BRC: Now that we've read this novel about his beginnings, what do you think is the major difference in Rutledge pre-and post-World War I?

CT: For us, it’s probably the enthusiasm that was true of so many men of his age in 1914, the youth and hope and joy in life that was lost in the trenches. This was what we wanted to capture, a generation that was lost, both in this book and in the series that began with A TEST OF WILLS. But revisiting Rutledge before the war was a moving experience for both of us.

BRC: Why do you set your other series, featuring battlefield nurse Bess Crawford, in the same era?

CT: It suited Bess, the daughter of a military family. And we wanted to show how women also served their country during the war. The women who came out of strict Victorian families and yet had the courage to nurse the wounded in England and in France were exceptional --- and would have made good sleuths, too.

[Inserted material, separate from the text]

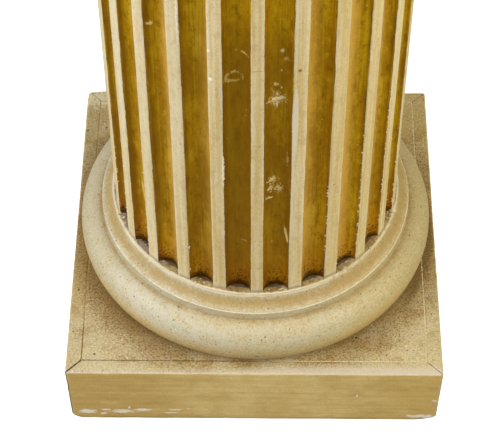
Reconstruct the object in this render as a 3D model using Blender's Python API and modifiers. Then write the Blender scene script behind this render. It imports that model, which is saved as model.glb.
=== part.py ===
"""Fluted column in painted wood, on a box plinth, with a plain capital.

The column stands on the underside of its plinth. Its axis is the Z axis, its front is -Y
and the origin is at the centre of the underside. All sizes are in metres.
"""

from math import asin, cos, pi, radians, sin, sqrt

import bmesh
import bpy

# Fits and finish
joint_gap = 0.0003
edge_round = 0.0025
edge_segments = 2
sharp_angle = radians(35)

# Box plinth: four mitred boards around a top panel, open below
plinth_height = 0.090
board_thickness = 0.016
panel_thickness = 0.018
plinth_margin = 0.0074

# Base moulding: large half round, then a step, a hollow and a lip under the shaft
half_round_height = 0.052
half_round_bulge = 0.0204
step_set_back = 0.0249
step_height = 0.0120
hollow_width = 0.0124
hollow_height = 0.0145
hollow_sag = 0.0022
lip_height = 0.0025
lip_overhang = 0.0023

# Fluted shaft: straight over its lower part, then swelling in to the top
shaft_length = 2.130
shaft_bottom_radius = 0.153
shaft_top_radius = 0.128
straight_share = 1 / 3
taper_curve = 1.6
flute_count = 24
strip_width = 0.0138
flute_depth = 0.0090
first_strip_turn = radians(1.08)

# Capital moulding: neck ring, neck, three thin rings and a rounded cushion
neck_ring_height = 0.014
neck_ring_projection = 0.009
neck_fillet_height = 0.005
neck_fillet_projection = 0.004
neck_height = 0.040
neck_set_back = 0.004
thin_ring_count = 3
thin_ring_height = 0.003
thin_ring_step = 0.003
cushion_height = 0.033
cushion_projection = 0.036

# Square slab on top
abacus_height = 0.048
abacus_margin = 0.006

# Fineness of the round work
base_steps = 64
capital_steps = 48
half_round_points = 9
hollow_points = 4
flute_points = 8
taper_stages = 6
cushion_points = 6

# Worked out from the sizes above
lip_radius = shaft_bottom_radius + lip_overhang
step_radius = lip_radius + hollow_width
half_round_radius = step_radius + step_set_back
plinth_width = 2 * (half_round_radius + plinth_margin)
base_bottom = plinth_height + joint_gap
base_height = half_round_height + step_height + hollow_height + lip_height
shaft_bottom = base_bottom + base_height + joint_gap
shaft_top = shaft_bottom + shaft_length
capital_bottom = shaft_top + joint_gap
capital_height = (
    neck_fillet_height
    + neck_ring_height
    + neck_height
    + thin_ring_count * thin_ring_height
    + cushion_height
)
neck_radius = shaft_top_radius - neck_set_back
cushion_radius = neck_radius + thin_ring_count * thin_ring_step + cushion_projection
abacus_bottom = capital_bottom + capital_height + joint_gap
abacus_width = 2 * (cushion_radius + abacus_margin)

paint_colors = {
    "cream_paint": (0.66, 0.55, 0.34, 1.0),
    "gilt_paint": (0.30, 0.17, 0.02, 1.0),
    "ochre_paint": (0.45, 0.30, 0.12, 1.0),
}


def clear_scene():
    for obj in list(bpy.data.objects):
        bpy.data.objects.remove(obj, do_unlink=True)


def new_collection(name):
    collection = bpy.data.collections.new(name)
    bpy.context.scene.collection.children.link(collection)
    return collection


def paint(node_name, color_name, roughness):
    """A Principled material for one piece, in one of the paint colours."""
    material = bpy.data.materials.new(node_name + "_paint")
    material.use_nodes = True
    shader = material.node_tree.nodes["Principled BSDF"]
    shader.inputs["Base Color"].default_value = paint_colors[color_name]
    shader.inputs["Roughness"].default_value = roughness
    shader.inputs["Metallic"].default_value = 0.0
    return material


def add_object(name, bm, collection, material=None):
    """Turn a bmesh into a named object in a collection."""
    mesh = bpy.data.meshes.new(name)
    bm.to_mesh(mesh)
    bm.free()
    obj = bpy.data.objects.new(name, mesh)
    collection.objects.link(obj)
    if material:
        mesh.materials.append(material)
    return obj


def box(width, depth, height):
    """A bmesh box that stands on Z = 0, centred in X and Y."""
    bm = bmesh.new()
    bmesh.ops.create_cube(bm, size=1.0)
    bmesh.ops.scale(bm, vec=(width, depth, height), verts=bm.verts)
    bmesh.ops.translate(bm, vec=(0, 0, height / 2), verts=bm.verts)
    return bm


def round_edges(obj, width, segments):
    bevel = obj.modifiers.new("edge_round", "BEVEL")
    bevel.width = width
    bevel.segments = segments
    bevel.limit_method = "ANGLE"
    bevel.angle_limit = sharp_angle


def turned(name, profile, steps, collection, material):
    """A turned solid. The profile runs down the outer side, from axis to axis."""
    bm = bmesh.new()
    points = [bm.verts.new((radius, 0, height)) for radius, height in profile]
    for upper, lower in zip(points, points[1:]):
        bm.edges.new((upper, lower))
    obj = add_object(name, bm, collection, material)
    screw = obj.modifiers.new("turning", "SCREW")
    screw.axis = "Z"
    screw.angle = 2 * pi
    screw.steps = steps
    screw.render_steps = steps
    screw.use_merge_vertices = True
    screw.merge_threshold = 0.00005
    return obj


def shade_round(obj):
    """Smooth shading with crisp arrises, on the finished mesh."""
    if obj.modifiers:
        evaluated = obj.evaluated_get(bpy.context.evaluated_depsgraph_get())
        obj.data = bpy.data.meshes.new_from_object(evaluated)
        obj.modifiers.clear()
    obj.data.shade_smooth()
    obj.data.set_sharp_from_angle(angle=sharp_angle)


def make_plinth(parts, cutters):
    """Four mitred boards, trimmed to one rounded block, around a flush top panel."""
    half = plinth_width / 2
    block = add_object("plinth_block_outline", box(plinth_width, plinth_width, plinth_height), cutters)
    block.hide_render = True
    block.display_type = "WIRE"
    round_edges(block, edge_round, edge_segments)

    # Each raw board stands a little proud outside and is trimmed back to the block
    proud = board_thickness / 4
    turns = {"front": 0, "right": 1, "back": 2, "left": 3}
    for side, quarter in turns.items():
        name = "plinth_board_" + side
        bm = box(plinth_width, board_thickness + proud, plinth_height + 2 * proud)
        outer, inner = -(board_thickness + proud) / 2, (board_thickness + proud) / 2
        for vert in bm.verts:
            from_face = -proud if vert.co.y < 0 else board_thickness
            end = half - from_face - joint_gap / sqrt(2)
            vert.co.x = end if vert.co.x > 0 else -end
            vert.co.y = outer if vert.co.y < 0 else inner
        board = add_object(name, bm, parts, paint(name, "ochre_paint", 0.55))
        middle = half + proud - (board_thickness + proud) / 2
        angle = quarter * pi / 2
        board.location = (middle * sin(angle), -middle * cos(angle), -proud)
        board.rotation_euler = (0, 0, angle)
        trim = board.modifiers.new("trim_to_block", "BOOLEAN")
        trim.operation = "INTERSECT"
        trim.solver = "EXACT"
        trim.object = block

    inner_width = plinth_width - 2 * (board_thickness + joint_gap)
    panel = add_object(
        "plinth_top_panel",
        box(inner_width, inner_width, panel_thickness),
        parts,
        paint("plinth_top_panel", "cream_paint", 0.65),
    )
    panel.location = (0, 0, plinth_height - panel_thickness)


def half_round_profile():
    """Points down a flattened half round, from the step's foot to the underside."""
    half_height = half_round_height / 2
    centre_radius = half_round_radius - half_round_bulge
    reach_in = max(-1.0, min(1.0, (step_radius - centre_radius) / half_round_bulge))
    start = pi / 2 - asin(reach_in)
    points = []
    for i in range(half_round_points + 1):
        angle = start + (-pi / 2 - start) * i / half_round_points
        radius = centre_radius + half_round_bulge * cos(angle)
        points.append((radius, half_height + half_height * sin(angle)))
    return points


def make_base_moulding(parts):
    lip_top = base_height
    lip_bottom = lip_top - lip_height
    profile = [(0, lip_top), (lip_radius, lip_top), (lip_radius, lip_bottom)]
    for i in range(1, hollow_points + 1):
        share = i / hollow_points
        sag = hollow_sag * sin(pi * share)
        radius = lip_radius + hollow_width * share - sag
        profile.append((radius, lip_bottom - hollow_height * share - sag / 2))
    profile += half_round_profile()
    profile.append((0, 0))
    name = "base_moulding"
    moulding = turned(name, profile, base_steps, parts, paint(name, "cream_paint", 0.5))
    moulding.location = (0, 0, base_bottom)
    shade_round(moulding)


def flute_outline():
    """Outline of the shaft's section at its foot: flat strips with a hollow between each two."""
    pitch = 2 * pi / flute_count
    strip_half = asin(strip_width / 2 / shaft_bottom_radius)
    chord_half = shaft_bottom_radius * sin(pitch / 2 - strip_half)
    chord_distance = shaft_bottom_radius * cos(pitch / 2 - strip_half)
    arc_radius = (chord_half**2 + flute_depth**2) / (2 * flute_depth)
    arc_half = asin(min(1.0, chord_half / arc_radius))
    if flute_depth > chord_half:
        arc_half = pi - arc_half
    arc_centre = chord_distance - flute_depth + arc_radius
    outline = []
    for k in range(flute_count):
        middle = -pi / 2 + first_strip_turn + (k + 0.5) * pitch
        for i in range(flute_points + 1):
            along = arc_half * (2 * i / flute_points - 1)
            across = arc_radius * sin(along)
            outward = arc_centre - arc_radius * cos(along)
            outline.append(
                (
                    outward * cos(middle) - across * sin(middle),
                    outward * sin(middle) + across * cos(middle),
                )
            )
    return outline


def shaft_share(share_of_length):
    """Radius at a height as a share of the foot's radius: straight, then a soft curve inwards."""
    if share_of_length <= straight_share:
        return 1.0
    rise = (share_of_length - straight_share) / (1 - straight_share)
    return 1 - (1 - shaft_top_radius / shaft_bottom_radius) * rise**taper_curve


def make_shaft(parts):
    """The section drawn out along the shaft, stage by stage, each ring at its own radius."""
    outline = flute_outline()
    bm = bmesh.new()
    foot = bmesh.ops.create_circle(bm, cap_ends=True, segments=len(outline), radius=1.0)
    for vert, (x, y) in zip(foot["verts"], outline):
        vert.co = (x, y, 0)
    stages = [0.0, straight_share]
    for i in range(1, taper_stages + 1):
        stages.append(straight_share + (1 - straight_share) * i / taper_stages)
    bm.faces.ensure_lookup_table()
    top = bm.faces[0]
    for below, share in zip(stages, stages[1:]):
        section = top
        drawn = bmesh.ops.extrude_face_region(bm, geom=[section])
        top = next(item for item in drawn["geom"] if isinstance(item, bmesh.types.BMFace))
        if below > 0:
            bmesh.ops.delete(bm, geom=[section], context="FACES_ONLY")
        growth = shaft_share(share) / shaft_share(below)
        bmesh.ops.scale(bm, vec=(growth, growth, 1), verts=top.verts)
        bmesh.ops.translate(bm, vec=(0, 0, (share - below) * shaft_length), verts=top.verts)
    bmesh.ops.recalc_face_normals(bm, faces=bm.faces)
    name = "fluted_shaft"
    shaft = add_object(name, bm, parts, paint(name, "gilt_paint", 0.4))
    shaft.location = (0, 0, shaft_bottom)
    shade_round(shaft)


def make_capital_moulding(parts):
    """Neck ring, neck, thin rings and cushion, in one turned piece."""
    top = capital_height
    profile = [(0, top), (cushion_radius, top)]
    cushion_bottom = top - cushion_height
    cushion_foot = cushion_radius - cushion_projection
    for i in range(1, cushion_points + 1):
        angle = pi / 2 * i / cushion_points
        radius = cushion_foot + cushion_projection * cos(angle)
        profile.append((radius, cushion_bottom + cushion_height * (1 - sin(angle))))
    height = cushion_bottom
    for i in range(thin_ring_count):
        radius = cushion_foot - thin_ring_step * i
        profile.append((radius, height - thin_ring_height))
        profile.append((radius - thin_ring_step, height - thin_ring_height))
        height -= thin_ring_height
    ring_top = height - neck_height
    profile.append((neck_radius, ring_top))
    ring_edge = shaft_top_radius + neck_ring_projection
    ring_half = neck_ring_height / 2
    profile.append((ring_edge - ring_half, ring_top))
    for i in range(1, cushion_points):
        angle = pi / 2 - pi * i / cushion_points
        radius = ring_edge - ring_half + ring_half * cos(angle)
        profile.append((radius, ring_top - ring_half + ring_half * sin(angle)))
    fillet_radius = shaft_top_radius + neck_fillet_projection
    profile.append((fillet_radius, ring_top - neck_ring_height))
    profile.append((fillet_radius, 0))
    profile.append((0, 0))
    name = "capital_moulding"
    moulding = turned(name, profile, capital_steps, parts, paint(name, "cream_paint", 0.5))
    moulding.location = (0, 0, capital_bottom)
    shade_round(moulding)


def make_abacus(parts):
    name = "abacus"
    slab = add_object(
        name, box(abacus_width, abacus_width, abacus_height), parts, paint(name, "cream_paint", 0.55)
    )
    slab.location = (0, 0, abacus_bottom)
    round_edges(slab, edge_round, edge_segments)


clear_scene()
parts = new_collection("fluted_column")
cutters = new_collection("cutters")
make_plinth(parts, cutters)
make_base_moulding(parts)
make_shaft(parts)
make_capital_moulding(parts)
make_abacus(parts)
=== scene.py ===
from math import asin, cos, pi, radians, sin

import bmesh
import bpy
import numpy as np
from mathutils import Matrix, Vector


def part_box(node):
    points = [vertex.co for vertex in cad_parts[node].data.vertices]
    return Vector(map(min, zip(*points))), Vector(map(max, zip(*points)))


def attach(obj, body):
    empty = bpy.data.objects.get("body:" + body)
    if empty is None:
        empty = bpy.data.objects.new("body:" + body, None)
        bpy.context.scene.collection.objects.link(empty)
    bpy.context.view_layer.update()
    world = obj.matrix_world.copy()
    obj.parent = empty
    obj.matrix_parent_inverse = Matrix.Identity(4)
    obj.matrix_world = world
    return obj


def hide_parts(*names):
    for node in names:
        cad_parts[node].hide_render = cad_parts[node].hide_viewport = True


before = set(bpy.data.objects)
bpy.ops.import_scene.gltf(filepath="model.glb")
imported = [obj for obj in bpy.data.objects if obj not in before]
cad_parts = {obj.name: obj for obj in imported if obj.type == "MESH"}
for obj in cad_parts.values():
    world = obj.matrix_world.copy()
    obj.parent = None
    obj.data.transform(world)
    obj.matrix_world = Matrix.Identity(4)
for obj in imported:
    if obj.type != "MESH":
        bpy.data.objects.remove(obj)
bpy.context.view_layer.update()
print("Frame loaded:", len(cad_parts), "nodes")


def screenColor(red, green, blue):  # a colour as a paint chart gives it, 0 to 255
    linear = []
    for part in (red, green, blue):
        share = part / 255
        linear.append(share / 12.92 if share <= 0.04045 else ((share + 0.055) / 1.055) ** 2.4)
    return (*linear, 1.0)


def paintTones(**tones):
    return {name: screenColor(*tone) for name, tone in tones.items()}


# Camera, light and floor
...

BRC: What is your process for researching this era in European history? Do you ever use real events as inspiration for your various plots?

CT: We use contemporary accounts usually, newspapers, memoirs, letters, books, even oral accounts from families to create a picture of the times. Material published in later years often contains information that wasn’t known at the time, so we have to be careful there. Plots mostly come from the background and setting as we explore a village. Our view is that if we find one good idea in any source, it has paid for itself. Then we tweak it to give it life.

BRC: Besides A FINE SUMMER’S DAY, you’ve written short stories when Hamish was still alive and also a short story about Bess Crawford when she was younger. Do you find that these are helpful to you and the reader to see into the history of the character?

CT: Absolutely. It gives us a different view of a character’s life and experiences, and we hope it does the same for the reader. A character has so many dimensions, and a place or an event or a bit of history can bring that out so well, whether in a book or a short story.